# REQUIRED TASK
Every line of the material is to be repeated exactly as it stands.

-------- INPUT MATERIAL --------

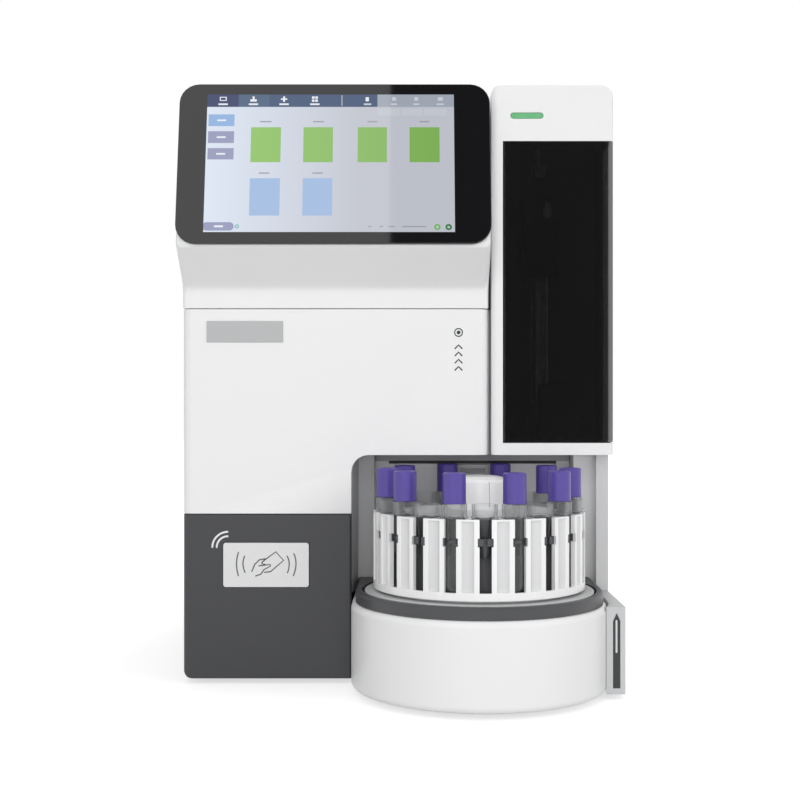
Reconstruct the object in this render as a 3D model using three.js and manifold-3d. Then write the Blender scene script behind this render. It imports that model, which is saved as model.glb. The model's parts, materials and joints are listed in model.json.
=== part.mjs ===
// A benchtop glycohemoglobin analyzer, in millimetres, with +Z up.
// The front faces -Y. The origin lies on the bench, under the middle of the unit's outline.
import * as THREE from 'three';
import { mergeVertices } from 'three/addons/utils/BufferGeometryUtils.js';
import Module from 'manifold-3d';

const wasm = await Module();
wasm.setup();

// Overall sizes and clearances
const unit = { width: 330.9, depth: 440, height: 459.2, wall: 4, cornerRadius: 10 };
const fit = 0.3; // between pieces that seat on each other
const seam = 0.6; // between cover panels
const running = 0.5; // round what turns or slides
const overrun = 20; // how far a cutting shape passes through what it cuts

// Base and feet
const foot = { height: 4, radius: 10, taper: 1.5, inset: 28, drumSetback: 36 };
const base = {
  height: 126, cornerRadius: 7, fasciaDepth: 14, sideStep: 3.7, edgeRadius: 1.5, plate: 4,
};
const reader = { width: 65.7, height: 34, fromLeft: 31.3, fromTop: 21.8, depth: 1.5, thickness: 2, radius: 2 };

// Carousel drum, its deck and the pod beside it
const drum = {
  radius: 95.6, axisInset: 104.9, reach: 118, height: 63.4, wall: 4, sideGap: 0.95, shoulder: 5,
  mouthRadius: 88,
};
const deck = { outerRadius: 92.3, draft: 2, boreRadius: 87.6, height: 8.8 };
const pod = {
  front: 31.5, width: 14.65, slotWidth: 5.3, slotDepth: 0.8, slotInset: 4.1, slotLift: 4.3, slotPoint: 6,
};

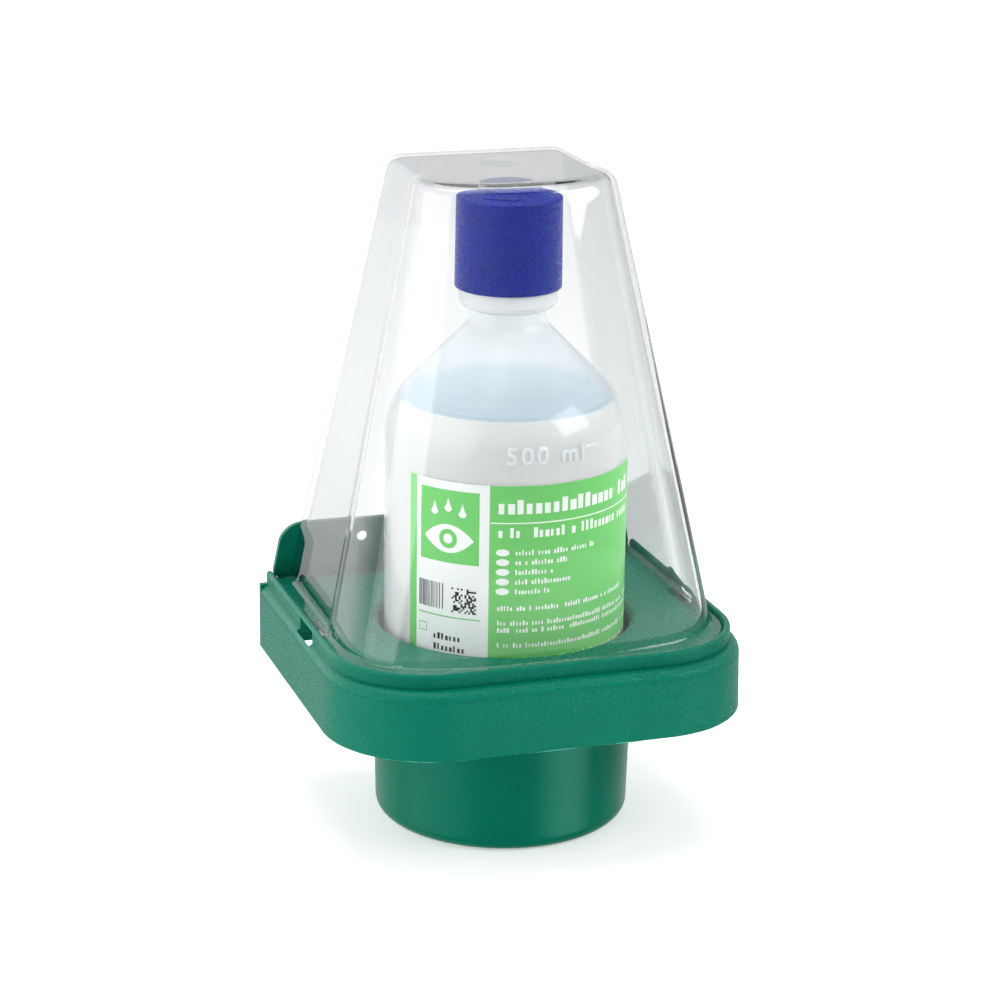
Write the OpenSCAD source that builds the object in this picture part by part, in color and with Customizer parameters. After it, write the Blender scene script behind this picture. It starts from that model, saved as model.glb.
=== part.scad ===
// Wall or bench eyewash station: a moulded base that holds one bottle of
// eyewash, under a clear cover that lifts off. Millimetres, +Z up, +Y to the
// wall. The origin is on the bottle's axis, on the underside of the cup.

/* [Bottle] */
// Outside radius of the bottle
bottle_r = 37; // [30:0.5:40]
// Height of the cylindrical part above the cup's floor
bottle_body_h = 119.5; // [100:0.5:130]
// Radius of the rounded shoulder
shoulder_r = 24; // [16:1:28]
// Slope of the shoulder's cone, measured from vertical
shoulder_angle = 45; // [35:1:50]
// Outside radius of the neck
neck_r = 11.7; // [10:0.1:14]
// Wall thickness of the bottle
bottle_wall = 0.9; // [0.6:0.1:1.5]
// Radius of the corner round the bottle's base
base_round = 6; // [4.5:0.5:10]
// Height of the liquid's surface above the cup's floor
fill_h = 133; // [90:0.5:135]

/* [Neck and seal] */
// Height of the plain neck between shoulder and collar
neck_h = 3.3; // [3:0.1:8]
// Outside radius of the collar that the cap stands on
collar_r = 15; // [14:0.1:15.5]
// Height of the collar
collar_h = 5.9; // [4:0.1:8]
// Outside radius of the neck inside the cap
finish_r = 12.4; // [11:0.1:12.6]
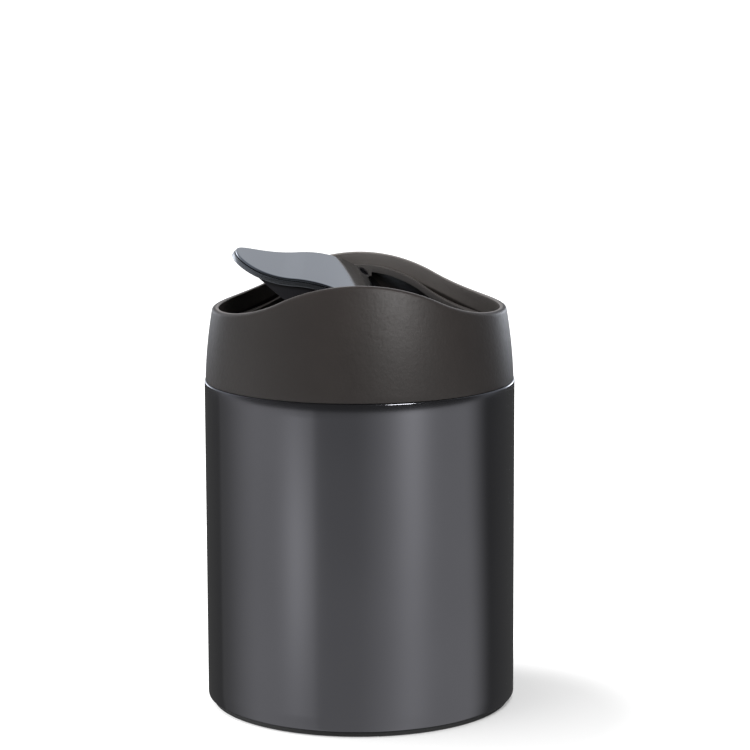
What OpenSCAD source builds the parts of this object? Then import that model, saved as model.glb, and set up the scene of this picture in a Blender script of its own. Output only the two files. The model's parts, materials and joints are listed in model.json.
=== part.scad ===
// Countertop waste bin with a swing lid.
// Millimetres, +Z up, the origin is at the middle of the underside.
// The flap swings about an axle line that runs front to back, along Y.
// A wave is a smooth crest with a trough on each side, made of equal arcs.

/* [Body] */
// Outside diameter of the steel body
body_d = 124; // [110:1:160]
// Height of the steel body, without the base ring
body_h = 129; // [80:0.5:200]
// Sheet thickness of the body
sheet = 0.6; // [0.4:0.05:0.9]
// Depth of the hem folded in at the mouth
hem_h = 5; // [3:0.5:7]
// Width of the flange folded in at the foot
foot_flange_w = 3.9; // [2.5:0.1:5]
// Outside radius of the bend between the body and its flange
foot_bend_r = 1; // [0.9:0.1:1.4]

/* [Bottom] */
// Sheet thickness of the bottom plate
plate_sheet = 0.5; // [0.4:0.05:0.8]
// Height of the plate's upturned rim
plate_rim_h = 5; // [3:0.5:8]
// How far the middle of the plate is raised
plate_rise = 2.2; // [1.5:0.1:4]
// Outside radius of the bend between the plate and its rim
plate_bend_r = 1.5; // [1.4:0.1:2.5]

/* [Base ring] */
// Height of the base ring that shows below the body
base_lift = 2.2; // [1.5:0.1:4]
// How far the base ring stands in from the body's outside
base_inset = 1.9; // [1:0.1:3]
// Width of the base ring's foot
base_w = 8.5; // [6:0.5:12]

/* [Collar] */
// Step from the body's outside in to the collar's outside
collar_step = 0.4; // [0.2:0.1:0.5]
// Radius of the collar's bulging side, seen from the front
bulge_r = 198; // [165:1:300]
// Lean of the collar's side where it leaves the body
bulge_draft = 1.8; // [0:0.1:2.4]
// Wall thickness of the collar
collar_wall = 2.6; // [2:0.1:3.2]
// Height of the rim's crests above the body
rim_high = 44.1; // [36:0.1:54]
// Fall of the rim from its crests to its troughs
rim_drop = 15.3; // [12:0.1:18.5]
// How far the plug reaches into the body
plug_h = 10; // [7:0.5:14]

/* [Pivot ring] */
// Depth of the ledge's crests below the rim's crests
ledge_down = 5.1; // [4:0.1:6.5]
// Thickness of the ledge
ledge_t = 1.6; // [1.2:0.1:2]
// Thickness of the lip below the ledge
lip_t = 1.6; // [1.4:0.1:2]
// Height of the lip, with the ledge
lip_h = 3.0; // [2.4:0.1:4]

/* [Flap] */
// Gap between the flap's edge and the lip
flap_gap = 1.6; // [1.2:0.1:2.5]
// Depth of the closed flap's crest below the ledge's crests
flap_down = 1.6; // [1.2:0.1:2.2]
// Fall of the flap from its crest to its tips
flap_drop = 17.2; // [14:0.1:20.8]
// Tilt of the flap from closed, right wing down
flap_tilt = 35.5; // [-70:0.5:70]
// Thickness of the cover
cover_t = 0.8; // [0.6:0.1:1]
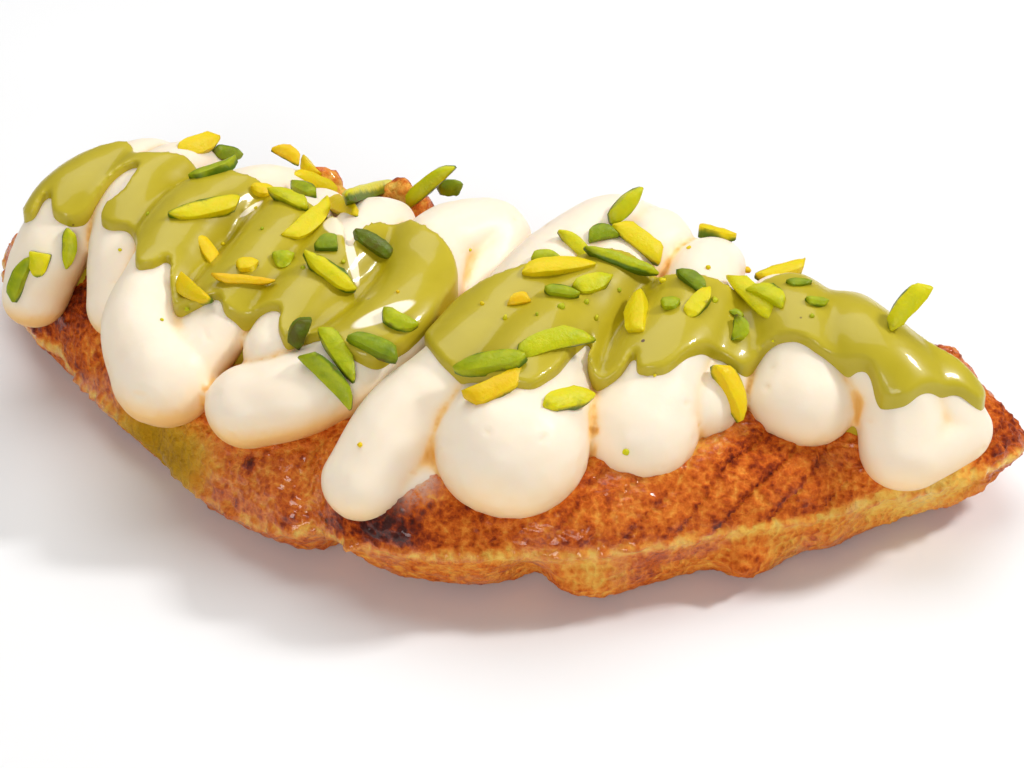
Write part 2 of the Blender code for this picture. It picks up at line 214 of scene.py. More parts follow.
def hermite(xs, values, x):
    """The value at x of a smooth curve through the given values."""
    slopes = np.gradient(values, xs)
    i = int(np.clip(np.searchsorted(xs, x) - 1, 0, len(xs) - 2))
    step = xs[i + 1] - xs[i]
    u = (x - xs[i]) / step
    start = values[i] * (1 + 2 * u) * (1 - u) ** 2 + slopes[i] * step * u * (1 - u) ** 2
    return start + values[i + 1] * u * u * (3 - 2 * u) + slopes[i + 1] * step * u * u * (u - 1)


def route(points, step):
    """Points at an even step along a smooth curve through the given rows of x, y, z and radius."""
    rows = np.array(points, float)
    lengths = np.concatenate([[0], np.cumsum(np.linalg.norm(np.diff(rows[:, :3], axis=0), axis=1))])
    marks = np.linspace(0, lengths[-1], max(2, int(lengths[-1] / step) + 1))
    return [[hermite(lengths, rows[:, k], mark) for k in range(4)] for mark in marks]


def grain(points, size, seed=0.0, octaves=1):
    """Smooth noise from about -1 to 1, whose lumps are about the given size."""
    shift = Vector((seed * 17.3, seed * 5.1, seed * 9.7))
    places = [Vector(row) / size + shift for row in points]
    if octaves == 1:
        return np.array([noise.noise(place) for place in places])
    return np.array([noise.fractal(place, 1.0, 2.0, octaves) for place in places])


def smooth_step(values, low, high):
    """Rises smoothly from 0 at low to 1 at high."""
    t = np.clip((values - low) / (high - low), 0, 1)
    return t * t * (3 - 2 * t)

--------

# EXPECTED ANSWER
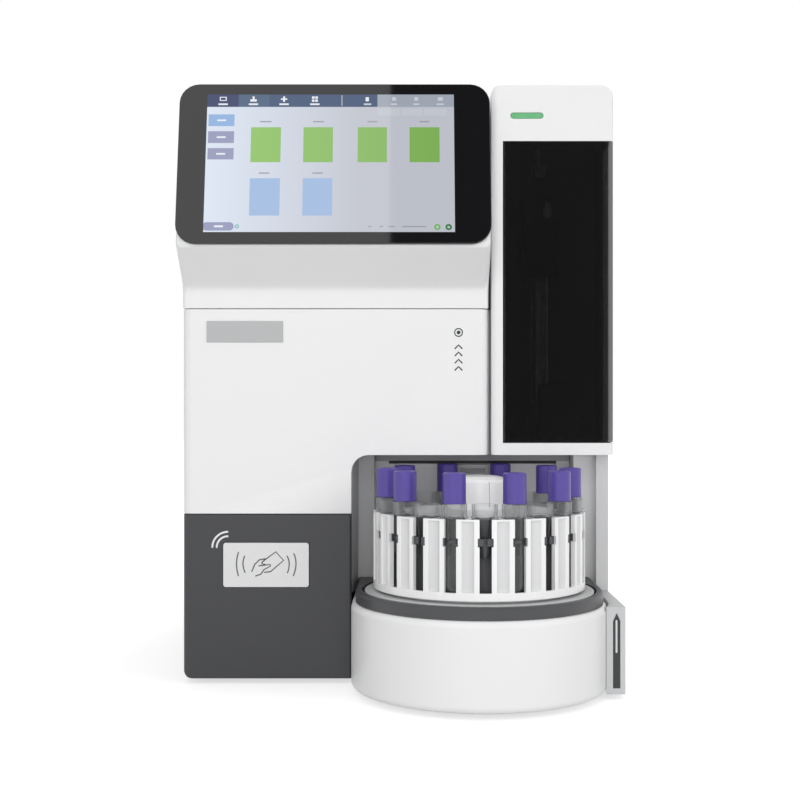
Reconstruct the object in this render as a 3D model using three.js and manifold-3d. Then write the Blender scene script behind this render. It imports that model, which is saved as model.glb. The model's parts, materials and joints are listed in model.json.
=== part.mjs ===
// A benchtop glycohemoglobin analyzer, in millimetres, with +Z up.
// The front faces -Y. The origin lies on the bench, under the middle of the unit's outline.
import * as THREE from 'three';
import { mergeVertices } from 'three/addons/utils/BufferGeometryUtils.js';
import Module from 'manifold-3d';

const wasm = await Module();
wasm.setup();

// Overall sizes and clearances
const unit = { width: 330.9, depth: 440, height: 459.2, wall: 4, cornerRadius: 10 };
const fit = 0.3; // between pieces that seat on each other
const seam = 0.6; // between cover panels
const running = 0.5; // round what turns or slides
const overrun = 20; // how far a cutting shape passes through what it cuts

// Base and feet
const foot = { height: 4, radius: 10, taper: 1.5, inset: 28, drumSetback: 36 };
const base = {
  height: 126, cornerRadius: 7, fasciaDepth: 14, sideStep: 3.7, edgeRadius: 1.5, plate: 4,
};
const reader = { width: 65.7, height: 34, fromLeft: 31.3, fromTop: 21.8, depth: 1.5, thickness: 2, radius: 2 };

// Carousel drum, its deck and the pod beside it
const drum = {
  radius: 95.6, axisInset: 104.9, reach: 118, height: 63.4, wall: 4, sideGap: 0.95, shoulder: 5,
  mouthRadius: 88,
};
const deck = { outerRadius: 92.3, draft: 2, boreRadius: 87.6, height: 8.8 };
const pod = {
  front: 31.5, width: 14.65, slotWidth: 5.3, slotDepth: 0.8, slotInset: 4.1, slotLift: 4.3, slotPoint: 6,
};

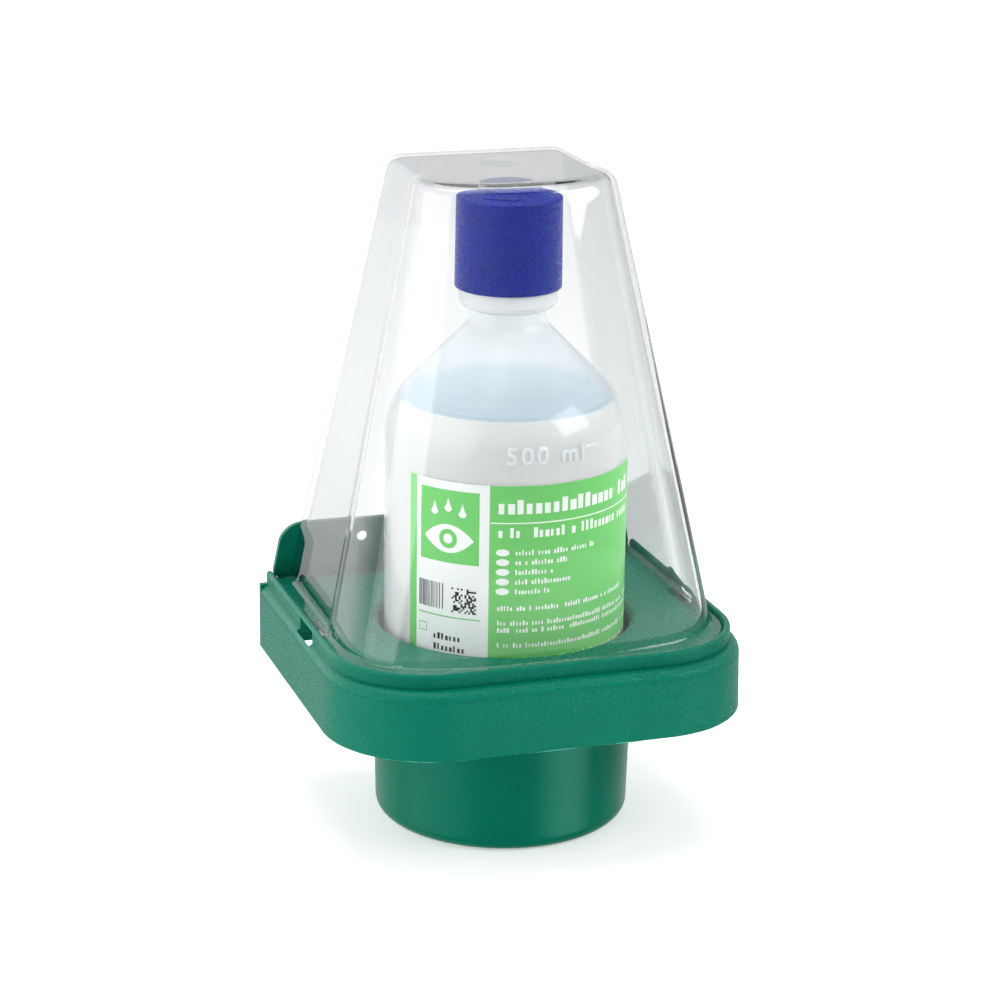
Write the OpenSCAD source that builds the object in this picture part by part, in color and with Customizer parameters. After it, write the Blender scene script behind this picture. It starts from that model, saved as model.glb.
=== part.scad ===
// Wall or bench eyewash station: a moulded base that holds one bottle of
// eyewash, under a clear cover that lifts off. Millimetres, +Z up, +Y to the
// wall. The origin is on the bottle's axis, on the underside of the cup.

/* [Bottle] */
// Outside radius of the bottle
bottle_r = 37; // [30:0.5:40]
// Height of the cylindrical part above the cup's floor
bottle_body_h = 119.5; // [100:0.5:130]
// Radius of the rounded shoulder
shoulder_r = 24; // [16:1:28]
// Slope of the shoulder's cone, measured from vertical
shoulder_angle = 45; // [35:1:50]
// Outside radius of the neck
neck_r = 11.7; // [10:0.1:14]
// Wall thickness of the bottle
bottle_wall = 0.9; // [0.6:0.1:1.5]
// Radius of the corner round the bottle's base
base_round = 6; // [4.5:0.5:10]
// Height of the liquid's surface above the cup's floor
fill_h = 133; // [90:0.5:135]

/* [Neck and seal] */
// Height of the plain neck between shoulder and collar
neck_h = 3.3; // [3:0.1:8]
// Outside radius of the collar that the cap stands on
collar_r = 15; // [14:0.1:15.5]
// Height of the collar
collar_h = 5.9; // [4:0.1:8]
// Outside radius of the neck inside the cap
finish_r = 12.4; // [11:0.1:12.6]
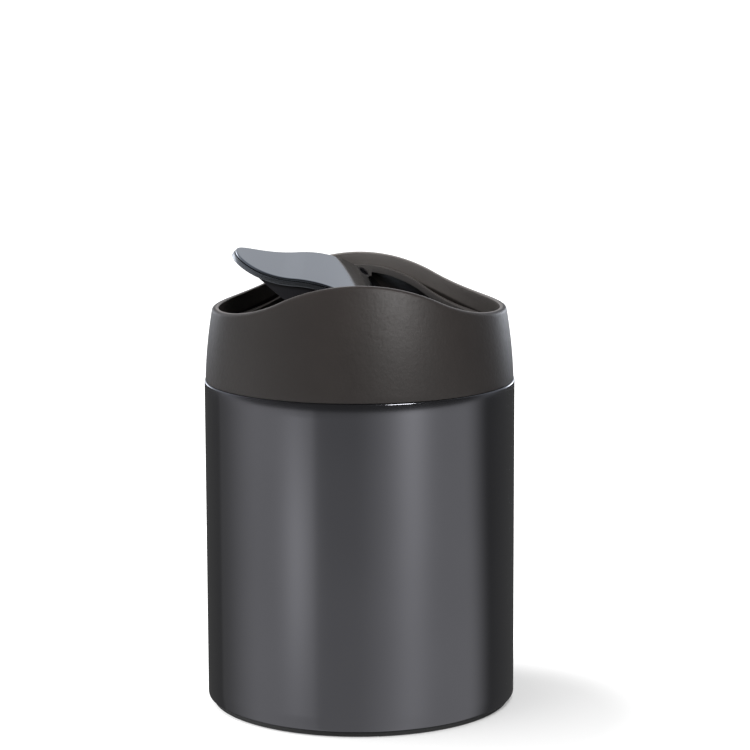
What OpenSCAD source builds the parts of this object? Then import that model, saved as model.glb, and set up the scene of this picture in a Blender script of its own. Output only the two files. The model's parts, materials and joints are listed in model.json.
=== part.scad ===
// Countertop waste bin with a swing lid.
// Millimetres, +Z up, the origin is at the middle of the underside.
// The flap swings about an axle line that runs front to back, along Y.
// A wave is a smooth crest with a trough on each side, made of equal arcs.

/* [Body] */
// Outside diameter of the steel body
body_d = 124; // [110:1:160]
// Height of the steel body, without the base ring
body_h = 129; // [80:0.5:200]
// Sheet thickness of the body
sheet = 0.6; // [0.4:0.05:0.9]
// Depth of the hem folded in at the mouth
hem_h = 5; // [3:0.5:7]
// Width of the flange folded in at the foot
foot_flange_w = 3.9; // [2.5:0.1:5]
// Outside radius of the bend between the body and its flange
foot_bend_r = 1; // [0.9:0.1:1.4]

/* [Bottom] */
// Sheet thickness of the bottom plate
plate_sheet = 0.5; // [0.4:0.05:0.8]
// Height of the plate's upturned rim
plate_rim_h = 5; // [3:0.5:8]
// How far the middle of the plate is raised
plate_rise = 2.2; // [1.5:0.1:4]
// Outside radius of the bend between the plate and its rim
plate_bend_r = 1.5; // [1.4:0.1:2.5]

/* [Base ring] */
// Height of the base ring that shows below the body
base_lift = 2.2; // [1.5:0.1:4]
// How far the base ring stands in from the body's outside
base_inset = 1.9; // [1:0.1:3]
// Width of the base ring's foot
base_w = 8.5; // [6:0.5:12]

/* [Collar] */
// Step from the body's outside in to the collar's outside
collar_step = 0.4; // [0.2:0.1:0.5]
// Radius of the collar's bulging side, seen from the front
bulge_r = 198; // [165:1:300]
// Lean of the collar's side where it leaves the body
bulge_draft = 1.8; // [0:0.1:2.4]
// Wall thickness of the collar
collar_wall = 2.6; // [2:0.1:3.2]
// Height of the rim's crests above the body
rim_high = 44.1; // [36:0.1:54]
// Fall of the rim from its crests to its troughs
rim_drop = 15.3; // [12:0.1:18.5]
// How far the plug reaches into the body
plug_h = 10; // [7:0.5:14]

/* [Pivot ring] */
// Depth of the ledge's crests below the rim's crests
ledge_down = 5.1; // [4:0.1:6.5]
// Thickness of the ledge
ledge_t = 1.6; // [1.2:0.1:2]
// Thickness of the lip below the ledge
lip_t = 1.6; // [1.4:0.1:2]
// Height of the lip, with the ledge
lip_h = 3.0; // [2.4:0.1:4]

/* [Flap] */
// Gap between the flap's edge and the lip
flap_gap = 1.6; // [1.2:0.1:2.5]
// Depth of the closed flap's crest below the ledge's crests
flap_down = 1.6; // [1.2:0.1:2.2]
// Fall of the flap from its crest to its tips
flap_drop = 17.2; // [14:0.1:20.8]
// Tilt of the flap from closed, right wing down
flap_tilt = 35.5; // [-70:0.5:70]
// Thickness of the cover
cover_t = 0.8; // [0.6:0.1:1]
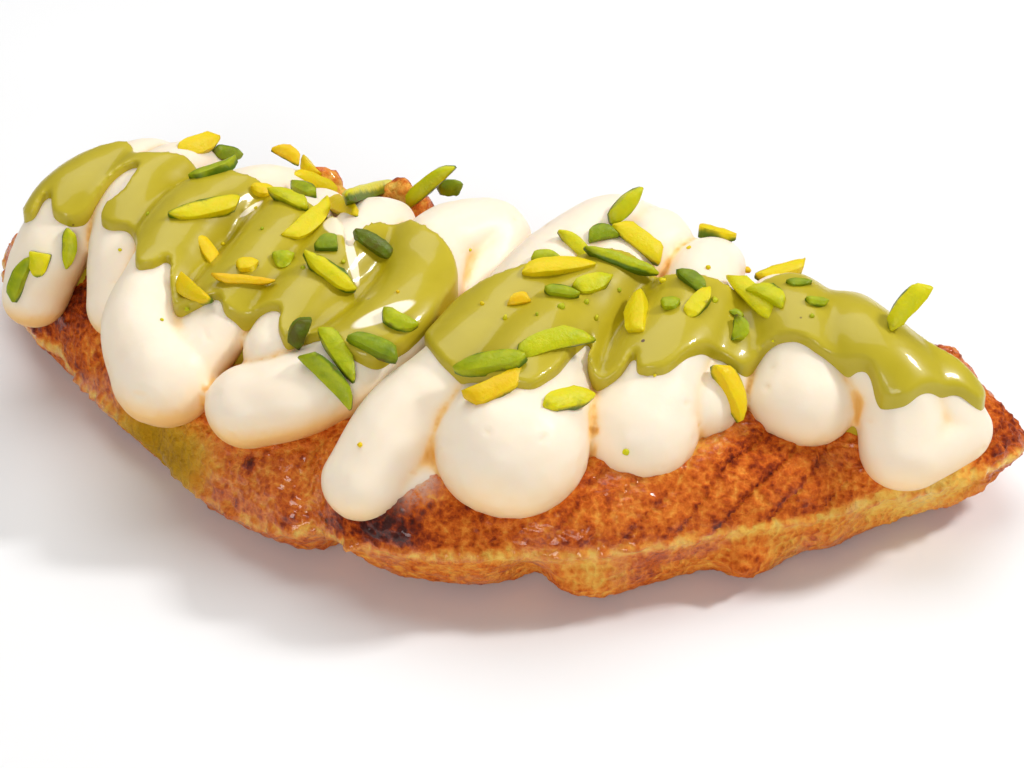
Write part 2 of the Blender code for this picture. It picks up at line 214 of scene.py. More parts follow.
def hermite(xs, values, x):
    """The value at x of a smooth curve through the given values."""
    slopes = np.gradient(values, xs)
    i = int(np.clip(np.searchsorted(xs, x) - 1, 0, len(xs) - 2))
    step = xs[i + 1] - xs[i]
    u = (x - xs[i]) / step
    start = values[i] * (1 + 2 * u) * (1 - u) ** 2 + slopes[i] * step * u * (1 - u) ** 2
    return start + values[i + 1] * u * u * (3 - 2 * u) + slopes[i + 1] * step * u * u * (u - 1)


def route(points, step):
    """Points at an even step along a smooth curve through the given rows of x, y, z and radius."""
    rows = np.array(points, float)
    lengths = np.concatenate([[0], np.cumsum(np.linalg.norm(np.diff(rows[:, :3], axis=0), axis=1))])
    marks = np.linspace(0, lengths[-1], max(2, int(lengths[-1] / step) + 1))
    return [[hermite(lengths, rows[:, k], mark) for k in range(4)] for mark in marks]


def grain(points, size, seed=0.0, octaves=1):
    """Smooth noise from about -1 to 1, whose lumps are about the given size."""
    shift = Vector((seed * 17.3, seed * 5.1, seed * 9.7))
    places = [Vector(row) / size + shift for row in points]
    if octaves == 1:
        return np.array([noise.noise(place) for place in places])
    return np.array([noise.fractal(place, 1.0, 2.0, octaves) for place in places])


def smooth_step(values, low, high):
    """Rises smoothly from 0 at low to 1 at high."""
    t = np.clip((values - low) / (high - low), 0, 1)
    return t * t * (3 - 2 * t)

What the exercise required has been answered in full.